The music of Tchaikovsky's Symphony No. 4 filled the Three Stages Theater in Folsom, CA. Polished wood covered the stage walls creating the perfect acoustics. As I sat in the audience I could see many of the patrons with their eyes closed taking in the sounds. Smiles played at their lips as the music overtook them creating emotional waves with huge crescendos that softened into floating pieces. I turned my attention to the surges of movement in the string section as they played in unison with such passion I could almost feel the creation of the notes. As they played it was as if the musicians danced together, their fingers and arms moving at incredible speed. I could see the horn section, their cheeks puffing in and out, and I wondered how they didn't pass out from how hard they played.
The music took me away and I thought this is truly life expressing itself. How many years had each person practiced to be able to share their love of music? How much dedication did it take to learn this piece? Only true love for playing could create something this beautiful out of wind and movement. Furthermore, the Folsom Symphony was made up of volunteers who played simply because it was their dream.
When the music ended the audience was on their feet, clapping with enthusiasm trying to give back to the musicians a part of what they'd given us.
The night had been a gift from Paul Smith, a man I barely knew, who played the bassoon. As I made my way backstage I realized that this journey of going after my dreams has brought me many gifts, one of the greatest being the people who've shared their stories and dreams with me. Over the years, I've received many personal letters from readers of this blog. Paul had written to me last spring. I knew Paul from salsa dancing and when he shared with me that skating had a special place in his heart because of his love for hockey, I invited him to join me at the rink. In return, he invited me to the symphony.

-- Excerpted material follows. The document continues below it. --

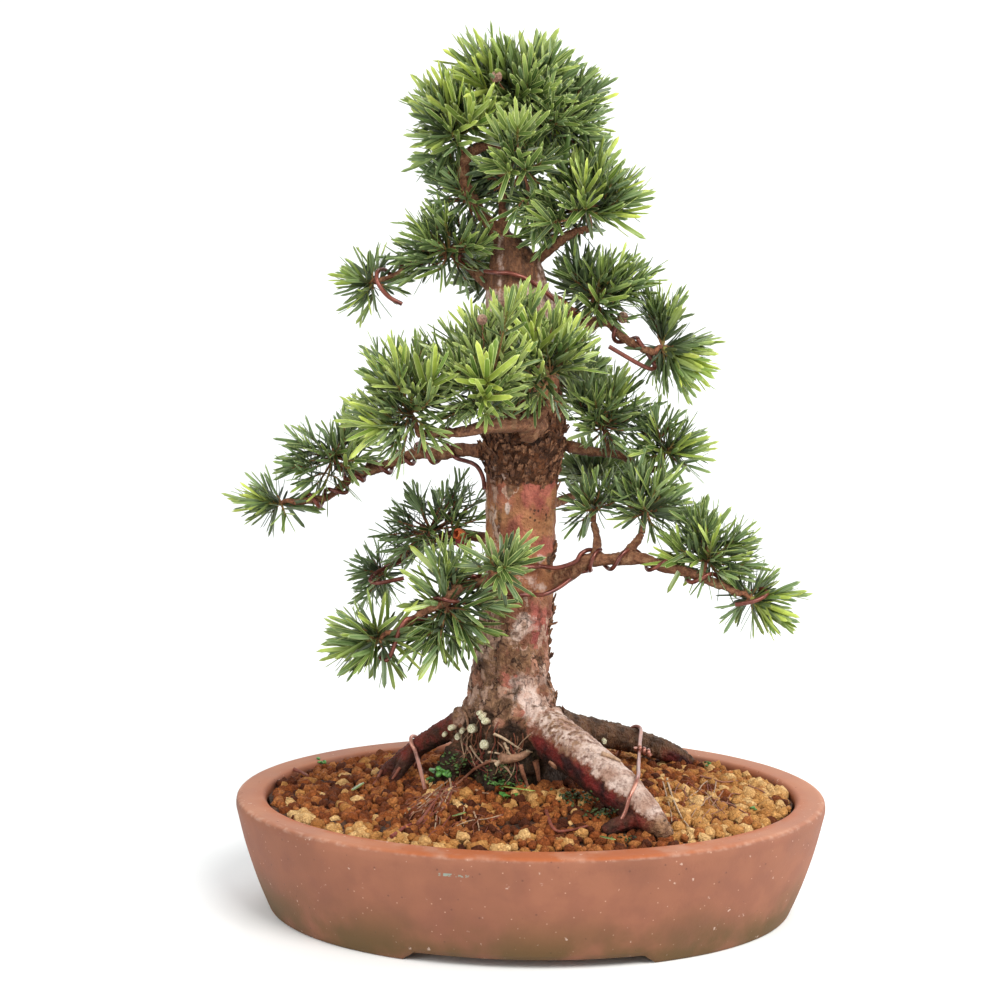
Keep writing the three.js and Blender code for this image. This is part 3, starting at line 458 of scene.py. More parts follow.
def fibreEffect():
    # long fibres that run along Z
    inputs = {"Vector": "Vector", "Scale": 500.0, "Stretch": 0.15, "Low": 0.35, "High": 0.65}
    group = Group("fibre", "ShaderNodeTree", inputs, {"Mask": "Float"})
    inputs = {"Vector": stretched(group), "Scale": group.entry["Scale"], "Detail": 5.0, "Roughness": 0.62}
    strands = group.out("ShaderNodeTexNoise", inputs)
    group.join(strands.spread(group.entry["Low"], group.entry["High"]), group.leave["Mask"])
    return group


def speckleEffect():
    # small round specks, of which a share is kept
    inputs = {"Vector": "Vector", "Scale": 600.0, "Size": 0.25, "Share": 0.3}
    group = Group("speckle", "ShaderNodeTree", inputs, {"Mask": "Float"})
    entry = group.entry
    cells = group.put("ShaderNodeTexVoronoi", {"Vector": entry["Vector"], "Scale": entry["Scale"]}).outputs
    dot = Value(group, cells["Distance"]).spread(entry["Size"], entry["Size"] * 0.6)
    draw = group.out("ShaderNodeSeparateColor", {"Color": Value(group, cells["Color"])})
    group.join(dot * (draw < entry["Share"]), group.leave["Mask"])
    return group


def platesEffect():
    # ragged plates: how near a crack is, and two numbers of each plate's own
    inputs = {"Vector": "Vector", "Scale": 130.0, "Stretch": 0.6, "Width": 0.08}
    outputs = {"Crack": "Float", "Tone": "Float", "Other": "Float"}
    group = Group("plates", "ShaderNodeTree", inputs, outputs)
    tall, scale = stretched(group), group.entry["Scale"]
    inputs = {"Vector": tall, "Scale": scale * 2.2, "Detail": 4.0}
    ripple = group.out("ShaderNodeTexNoise", inputs, "Color")
    off = group.vector("SUBTRACT", ripple, (0.5, 0.5, 0.5))
    off = group.vector("SCALE", off, scale=group.calc("DIVIDE", 1.1, scale))
    inputs = {"Vector": group.vector("ADD", tall, off), "Scale": scale}
    own = group.put("ShaderNodeSeparateColor", {"Color": group.out("ShaderNodeTexVoronoi", inputs, "Color")})
    rims = group.out("ShaderNodeTexVoronoi", inputs, "Distance", feature="DISTANCE_TO_EDGE")
    group.join(rims.spread(group.entry["Width"], 0.0), group.leave["Crack"])
    for index, label in enumerate(("Tone", "Other")):
        group.join(Value(group, own.outputs[index]), group.leave[label])
    return group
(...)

From what I gather, Paul has always been an adrenaline junkie. He rode dirt bikes and played hockey. After nearly killing himself in a motorcycle accident, he was contemplating his pain and miserly in a truck on an eleven hour journey to an American Hospital when he decided it was time to grow up and do something safe that wouldn't cause him any more operations. (He's undergone fourteen surgeries over his lifetime to fix injuries to both his arms, right shoulder, knee, nose and even his tongue.) On the truck ride he remembered that he was a pretty good bassoon player in college and he made the decision to give up dirt biking and hockey and do the safe thing... play the bassoon.
I asked him why he loved to play and he said, "I like having 60 musicians all coordinated and putting out a homogenous sound. In the right concert hall it's like every instrument is buzzing around your head and the affect on your senses is quite extraordinary. When I played at Carnegie Hall, it was a sensory overload. I could hear every instrument at the same time. I can only imagine what it must be like in the audience.
I also like the challenge of the bassoon and its 4 1/2 octave range. I can play dark and moody music and then bright and happy tunes. It takes a lot of finger coordination and with my nerve damage in my arms, it has been a lot for me to overcome, but I love to practice and I can sit for an hour solid and think it has only been 10 minutes. The bassoon can be dangerous if you cannot play the part, so you really have to be some what of an oddball because of the exposed solo's. Either get used to it, or die!"
With this blog I've tried to emphasize that going after your dreams isn't selfish. By making your life bigger, you are able to affect the world in a more positive way. This concert is the perfect example. Paul and the rest of the Folsom Symphony play for love and in return they give that gift to hundreds of people.
By dedicating ourselves to being the best at the gifts we can share, we in turn make this world a greater place for all of humanity.